Original post by Damien_Dalgaard
But then I can be in with the cool kids on TSR who went Cambridge.

Also networking :smile:


Don't be irrational and emotional dude just take the fu**ing money. There are cool kids at Imperial and LSE too and they not poshy.
Original post by Adipoptosis
http://www.forbes.com/pictures/mdg45gdhk/kunal-shah-managing-director-goldman-sachs-29/

So this guy graduated from Oxbridge at 21. In six years he's an MD at Goldman - thats over a £1m per year easily. He's also Indian and Goldman isn't the NHS.

Not saying this is the norm but its not as straight-forward as your story.

I said you need connections, also you need to work really hard.

Selling house property in this market means you're going to get shedloads of profit from the houses which is an easier way of making money. Problem is nobody really is rich or patient enough to buy loads of properties and sell for profit otherwise everybody would be doing that.

I'd take an oxbridge first instead of 80k though but 250k hell naw.
(edited 9 years ago)
Reply 12
Hmmm
(edited 9 years ago)
Original post by Lucius
The first in itself is valueless in the jobs market if you don't actually have the soft-skills and intellect which it would be indicative of: I'd say take the money (and that's as an Oxford grad).
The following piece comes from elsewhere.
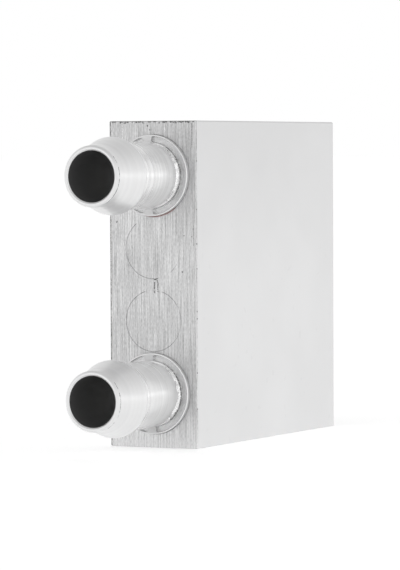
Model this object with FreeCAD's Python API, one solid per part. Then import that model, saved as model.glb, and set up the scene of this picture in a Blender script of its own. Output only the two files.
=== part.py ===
import FreeCAD, Part
import math
import os

# Liquid cooling block with two hose nozzles.
#
# The block is a length of extruded bar with four round channels side by side.
# Both ends of the channels are closed: the two outer channels take a hose nozzle
# at the front, and a press-in plug closes each of the other six mouths.
# Cutter pockets behind the plugs join neighbouring channels into one winding path.
#
# Frame, in millimetres: the block stands on a narrow side, with the origin at the
# centre of that side. +Z is up, across the channels. -Y is the way the nozzles
# point. +X and -X are the two broad heat contact faces.

# Block
BLOCK_DEPTH = 40.0          # along the channels
CHANNEL_COUNT = 4
CHANNEL_DIAMETER = 7.6
WEB_THICKNESS = 1.3         # between neighbouring channels
FACE_WALL = 2.2             # from a channel to a heat contact face
SIDE_WALL = 2.85            # from the outer channels to the narrow sides
CORNER_RADIUS = 0.2         # on the four long edges of the extruded bar
END_CHAMFER = 0.1           # round both sawn ends

# Plugs, pressed in and brushed flush
PLUG_LENGTH = 4.0
RIM_CHAMFER = 0.08          # on the outer rim, which leaves the hairline round a plug

# Pockets that join two channels, cut with a T-slot cutter through both mouths
POCKET_LAND = 0.6           # of full channel left between plug and pocket
POCKET_LENGTH = 5.5
CUTTER_CLEARANCE = 0.3      # radial, of the cutter in a channel
CUTTER_SHIFT = 1.65         # from the channel's axis towards the web

# Seats of the nozzle flanges
SEAT_DEPTH = 1.0
SEAT_TO_PLUG = 0.08         # metal left between a seat and the next channel
SEAT_CLEARANCE = 0.04       # radial, of the flange in its seat

# Nozzles: walls are measured out from the bore
SPIGOT_WALL = 0.7           # of the spigot that is pressed into the channel
SPIGOT_LENGTH = 5.0
SPIGOT_CHAMFER = 0.3
TIP_WALL = 0.6
RIDGE_WALL = 1.65
NECK_WALL = 1.0
NOZZLE_REACH = 16.0         # from the block's end to the nozzle's tip
TIP_LENGTH = 1.6            # of the straight tip, which then flares to the barb
RIDGE_REACH = 10.7          # from the block's end to the crest of the barb
RIDGE_BACK = 1.1            # length of the slope from the crest down to the neck
RIDGE_ROUND = 0.7           # on the crest
TIP_BEVEL = 0.4             # on the tip's outer edge, in two flats that follow a quarter round
TIP_CHAMFER = 0.15          # on the tip's inner edge
FLANGE_PROUD = 0.6          # of the block's end
FLANGE_CHAMFER = 0.1
UNDERCUT_DEPTH = 0.4        # where the neck meets the flange
UNDERCUT_SLOPE = 0.5        # length of the slope from the neck into the undercut
UNDERCUT_LENGTH = 0.85
BASE_CHAMFER = 0.3          # between the undercut and the flange

# Two C-shaped recesses that the staking tool leaves in each flange
RECESS_DEPTH = 0.45
RECESS_LAND = 0.05          # between the base chamfer and a recess
LIP_WIDTH = 0.23            # between a recess and the flange's rim
BRIDGE_HALF_ANGLE = 8.0     # of the metal left above and below, in degrees
INLET_LEANS = 6.0, 4.0      # of the upper and the lower bridge towards -X, in degrees
OUTLET_LEANS = 5.0, 0.0

# Sizes that follow
channel_radius = CHANNEL_DIAMETER / 2
channel_pitch = CHANNEL_DIAMETER + WEB_THICKNESS
block_thickness = CHANNEL_DIAMETER + 2 * FACE_WALL
block_height = CHANNEL_DIAMETER + (CHANNEL_COUNT - 1) * channel_pitch + 2 * SIDE_WALL
front_y = -BLOCK_DEPTH / 2
rear_y = BLOCK_DEPTH / 2
channel_heights = [SIDE_WALL + channel_radius + row * channel_pitch for row in range(CHANNEL_COUNT)]

seat_radius = channel_radius + WEB_THICKNESS - SEAT_TO_PLUG
flange_radius = seat_radius - SEAT_CLEARANCE
bore_radius = channel_radius - SPIGOT_WALL
neck_radius = bore_radius + NECK_WALL
undercut_radius = neck_radius - UNDERCUT_DEPTH
recess_inner_radius = undercut_radius + BASE_CHAMFER + RECESS_LAND
recess_outer_radius = flange_radius - LIP_WIDTH

ALONG = FreeCAD.Vector(0, 1, 0)


def rod(radius, height, start_y, length):
    """A cylinder along +Y, with its axis at the given height."""
    return Part.makeCylinder(radius, length, FreeCAD.Vector(0, start_y, height), ALONG)


def bar():
    """The extruded bar, with rounded long edges and chamfered ends."""
    corner = FreeCAD.Vector(-block_thickness / 2, front_y, 0)
    solid = Part.makeBox(block_thickness, BLOCK_DEPTH, block_height, corner)
    long_edges = [edge for edge in solid.Edges if abs(edge.BoundBox.YLength - BLOCK_DEPTH) < 1e-6]
    solid = solid.makeFillet(CORNER_RADIUS, long_edges)
    end_edges = [edge for edge in solid.Edges if edge.BoundBox.YLength < 1e-6]
    return solid.makeChamfer(END_CHAMFER, end_edges)


def pocket(lower_row, end_y, inward):
    """The two cutter plunges that open the web above a channel, behind its plug.

    inward is +1 at the front end of the block and -1 at the rear.
    """
    start_y = end_y + inward * (PLUG_LENGTH + POCKET_LAND)
    low_y = min(start_y, start_y + inward * POCKET_LENGTH)
    cutter_radius = channel_radius - CUTTER_CLEARANCE
    below = rod(cutter_radius, channel_heights[lower_row] + CUTTER_SHIFT, low_y, POCKET_LENGTH)
    above = rod(cutter_radius, channel_heights[lower_row + 1] - CUTTER_SHIFT, low_y, POCKET_LENGTH)
    return [below, above]


def block_body():
    """The bar with its channels, nozzle seats and pockets."""
    cuts = [rod(channel_radius, height, front_y, BLOCK_DEPTH) for height in channel_heights]
    for height in (channel_heights[0], channel_heights[-1]):
        cuts.append(rod(seat_radius, height, front_y, SEAT_DEPTH))
    for lower_row in range(CHANNEL_COUNT - 1):
        if lower_row % 2 == 0:
            cuts += pocket(lower_row, rear_y, -1)
        else:
            cuts += pocket(lower_row, front_y, 1)
    return bar().cut(cuts).removeSplitter()


def plug(height, end_y, inward):
    """A press-in plug whose outer face lies in the block's end, with a chamfered rim."""
    low_y = min(end_y, end_y + inward * PLUG_LENGTH)
    solid = rod(channel_radius, height, low_y, PLUG_LENGTH)
    rim = [edge for edge in solid.Edges if edge.Closed and abs(edge.BoundBox.YMin - end_y) < 1e-6]
    return solid.makeChamfer(RIM_CHAMFER, rim)


def rounded_wire(corners):
    """A closed wire through (reach, radius, rounding) corners, in the plane of a nozzle's axis."""
    points = [FreeCAD.Vector(radius, -reach, 0) for reach, radius, _ in corners]
    edges = []
    last_end = None
    first_start = None
    for index, (_, _, rounding) in enumerate(corners):
        corner = points[index]
        before = (points[index - 1] - corner).normalize()
        after = (points[(index + 1) % len(points)] - corner).normalize()
        start, end = corner, corner
        if rounding > 0:
            half_angle = before.getAngle(after) / 2
            start = corner + before * (rounding / math.tan(half_angle))
            end = corner + after * (rounding / math.tan(half_angle))
            inside = (before + after).normalize()
            middle = corner + inside * (rounding / math.sin(half_angle) - rounding)
        if last_end is None:
            first_start = start
        elif last_end.distanceToPoint(start) > 1e-7:
            edges.append(Part.LineSegment(last_end, start).toShape())
        if rounding > 0:
            edges.append(Part.Arc(start, middle, end).toShape())
        last_end = end
    edges.append(Part.LineSegment(last_end, first_start).toShape())
    return Part.Wire(edges)


def nozzle_profile():
    """Half the nozzle's section: reach is measured out from the block's end."""
    tip_radius = bore_radius + TIP_WALL
    bevel_middle = TIP_BEVEL * (1 - math.sqrt(0.5))
    ridge_radius = bore_radius + RIDGE_WALL
    neck_end = RIDGE_REACH - RIDGE_BACK
    undercut_end = FLANGE_PROUD + UNDERCUT_LENGTH
    spigot_end = -SEAT_DEPTH - SPIGOT_LENGTH
    corners = [
        (NOZZLE_REACH - TIP_CHAMFER, bore_radius, 0),
        (NOZZLE_REACH, bore_radius + TIP_CHAMFER, 0),
        (NOZZLE_REACH, tip_radius - TIP_BEVEL, 0),
        (NOZZLE_REACH - bevel_middle, tip_radius - bevel_middle, 0),
        (NOZZLE_REACH - TIP_BEVEL, tip_radius, 0),
        (NOZZLE_REACH - TIP_LENGTH, tip_radius, 0),
        (RIDGE_REACH, ridge_radius, RIDGE_ROUND),
        (neck_end, neck_radius, 0),
        (undercut_end + UNDERCUT_SLOPE, neck_radius, 0),
        (undercut_end, undercut_radius, 0),
        (FLANGE_PROUD + BASE_CHAMFER, undercut_radius, 0),
        (FLANGE_PROUD, undercut_radius + BASE_CHAMFER, 0),
        (FLANGE_PROUD, flange_radius - FLANGE_CHAMFER, 0),
        (FLANGE_PROUD - FLANGE_CHAMFER, flange_radius, 0),
        (-SEAT_DEPTH, flange_radius, 0),
        (-SEAT_DEPTH, channel_radius, 0),
        (spigot_end + SPIGOT_CHAMFER, channel_radius, 0),
        (spigot_end, channel_radius - SPIGOT_CHAMFER, 0),
        (spigot_end, bore_radius, 0),
    ]
    return Part.Face(rounded_wire(corners))


def recess(start, end):
    """One C-shaped recess with round ends, between two angles in degrees from +X towards +Z."""
    middle_radius = (recess_inner_radius + recess_outer_radius) / 2
    round_angle = (recess_outer_radius - recess_inner_radius) / 2 / middle_radius
    first = math.radians(start) + round_angle
    last = math.radians(end) - round_angle

    def at(radius, angle):
        return FreeCAD.Vector(radius * math.cos(angle), 0, radius * math.sin(angle))

    def arc(radius):
        return at(radius, first), at(radius, (first + last) / 2), at(radius, last)

    def end_round(angle, beyond):
        return at(recess_outer_radius, angle), at(middle_radius, beyond), at(recess_inner_radius, angle)

    ends = [end_round(first, first - round_angle), end_round(last, last + round_angle)]
    curves = [arc(recess_outer_radius), arc(recess_inner_radius)] + ends
    outline = Part.Wire(Part.__sortEdges__([Part.Arc(*curve).toShape() for curve in curves]))
    return Part.Face(outline).extrude(ALONG * RECESS_DEPTH)


def nozzle(height, leans):
    """A turned hose nozzle in its seat, with both staking recesses."""
    origin = FreeCAD.Vector(0, 0, 0)
    solid = nozzle_profile().revolve(origin, ALONG, 360)
    upper_bridge = 90 + leans[0]
    lower_bridge = 270 - leans[1]
    spans = [
        (lower_bridge - 360 + BRIDGE_HALF_ANGLE, upper_bridge - BRIDGE_HALF_ANGLE),
        (upper_bridge + BRIDGE_HALF_ANGLE, lower_bridge - BRIDGE_HALF_ANGLE),
    ]
    flange_face = FreeCAD.Vector(0, -FLANGE_PROUD, 0)
    recesses = [recess(*span).translated(flange_face) for span in spans]
    return solid.cut(recesses).translated(FreeCAD.Vector(0, front_y, height))


def build():
    """Every piece by name."""
    pieces = {
        "block_body": block_body(),
        "inlet_nozzle": nozzle(channel_heights[-1], INLET_LEANS),
        "outlet_nozzle": nozzle(channel_heights[0], OUTLET_LEANS),
    }
    for row, height in enumerate(channel_heights, start=1):
        pieces["rear_plug_%d" % row] = plug(height, rear_y, -1)
        if 1 < row < CHANNEL_COUNT:
            pieces["front_plug_%d" % row] = plug(height, front_y, 1)
    return pieces


def main():
    os.makedirs("parts", exist_ok=True)
    for name, shape in build().items():
        shape.exportStep("parts/%s.step" % name)
        box = shape.BoundBox
        extents = (box.XMin, box.XMax, box.YMin, box.YMax, box.ZMin, box.ZMax)
        size = " ".join("%.3f" % value for value in extents)
        print(name, "valid", shape.isValid(), "solids", len(shape.Solids), "volume %.1f" % shape.Volume, size)


main()
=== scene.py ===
"""Looks of the liquid cooling block: finishes, tool marks, light and camera.

Everything is in metres, in the frame of the solids: +Z up, -Y the way the nozzles point, and the origin
at the centre of the narrow side that the block stands on.
"""

import logging
import math
from dataclasses import dataclass, field
from enum import Enum, IntEnum
from typing import Iterable, Sequence

import bmesh
import bpy
from bmesh.types import BMesh, BMFace, BMVert
from bpy.types import Material, Mesh, Node, NodeSocket, NodeTree, Object
from mathutils import Matrix, Vector, noise


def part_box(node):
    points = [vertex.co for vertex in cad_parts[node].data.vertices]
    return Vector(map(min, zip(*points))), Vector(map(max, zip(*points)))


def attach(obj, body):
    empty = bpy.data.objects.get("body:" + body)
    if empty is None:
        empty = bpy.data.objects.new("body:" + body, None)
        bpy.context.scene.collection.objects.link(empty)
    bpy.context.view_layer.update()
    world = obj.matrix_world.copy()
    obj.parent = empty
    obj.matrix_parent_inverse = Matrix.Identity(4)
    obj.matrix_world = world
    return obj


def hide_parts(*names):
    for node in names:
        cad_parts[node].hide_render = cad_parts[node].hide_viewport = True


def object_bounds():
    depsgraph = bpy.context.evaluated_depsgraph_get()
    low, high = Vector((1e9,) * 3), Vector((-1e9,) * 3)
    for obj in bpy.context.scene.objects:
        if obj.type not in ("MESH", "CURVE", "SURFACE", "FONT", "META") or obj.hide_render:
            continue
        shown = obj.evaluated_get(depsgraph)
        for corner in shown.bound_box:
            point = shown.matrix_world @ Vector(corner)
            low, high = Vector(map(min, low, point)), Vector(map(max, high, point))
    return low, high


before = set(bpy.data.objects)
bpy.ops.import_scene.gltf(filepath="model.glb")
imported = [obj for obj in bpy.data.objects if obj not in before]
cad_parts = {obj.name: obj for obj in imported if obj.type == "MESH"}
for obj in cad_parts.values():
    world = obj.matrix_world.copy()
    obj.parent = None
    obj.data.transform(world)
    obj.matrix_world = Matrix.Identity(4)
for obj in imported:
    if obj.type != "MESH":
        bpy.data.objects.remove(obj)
CAD_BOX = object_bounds()

MM = 0.001
SAME_PLACE = 1e-9
FORWARD = Vector((0, -1, 0))
LOG = logging.getLogger("cooling_block")
Colour = tuple[float, float, float, float]


class Slot(Enum):
    """The record's material slots."""

    BAR = "bar_aluminium"
    TURNED = "turned_aluminium"
    BRUSHED = "brushed_aluminium"


class BlockSkin(IntEnum):
    """Places of the finishes on the bar and the plugs."""

    MATT = 0
    BRUSHED = 1
    BORE = 2
    TORN_AND_PAINTED_SHADE = 3
    SCORED = 4
    CURLED = 5


class NozzleSkin(IntEnum):
    """Places of the finishes on a nozzle."""

    TURNED = 0
    BORE = 1
    STAKED = 2
    FACED = 3
    NECK = 4


def grey(level: float, cool: float = 0.002) -> Colour:
    """An opaque grey with its blue raised by a touch, as bare aluminium has it."""
    return (level, level, level + cool, 1.0)


WHITE = grey(1.0, 0.0)


# ---------------------------------------------------------------- node building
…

Yeah I think thats reading too much into the question. I am sure you could argue that someone with 250k who has no idea how to invest it devalues the money too etc.
(edited 9 years ago)
Reply 14
Money, for sure. You could get a very good degree elsewhere and not have to worry about budgeting/student finance etc. Sounds good to me.
Reply 15
Definitely the money. I'd take it if it was a quarter of the amount you're offering.
Original post by Adipoptosis
http://www.forbes.com/pictures/mdg45gdhk/kunal-shah-managing-director-goldman-sachs-29/

So this guy graduated from Oxbridge at 21. In six years he's an MD at Goldman - thats over a £1m per year easily. Along the way he's been earning over £250k for at least 3 of those years. He's also Indian and Goldman isn't the NHS.

Not saying this is the norm but its not as straight-forward as your story.


hahahaha million per year? oh dear :smile:

Not to mention he would still be the same person without the Oxbridge degree...he would still be a rockstar now
Original post by Adipoptosis
Which would you take and why?

The degree without any associated costs.


The money, no question. If you don't have the brains for a first class Oxbridge degree, you won't be likely to have the brains for the types of jobs the degree that might lead you to.

But the money is raw potential, right there. 250K is the rational choice.
Original post by SarcasticMel
hahahaha million per year? oh dear :smile:

Not to mention he would still be the same person without the Oxbridge degree...he would still be a rockstar now


Surely a Goldman MD earns that much?!
Original post by Adipoptosis
Yeah I think thats reading too much into the question. I am sure you could argue that someone with 250k who has no idea how to invest it devalues the money too etc.

Id take the money too but thats only because I already have that very degree.

As a sixth-former though, id have taken he degree any day. Its worth so much more to my life than that amount of money.


Crazy. Why would you hold a 1st degree in lets say Physics if you know nothing about that? You would not be able to work in that field anyway.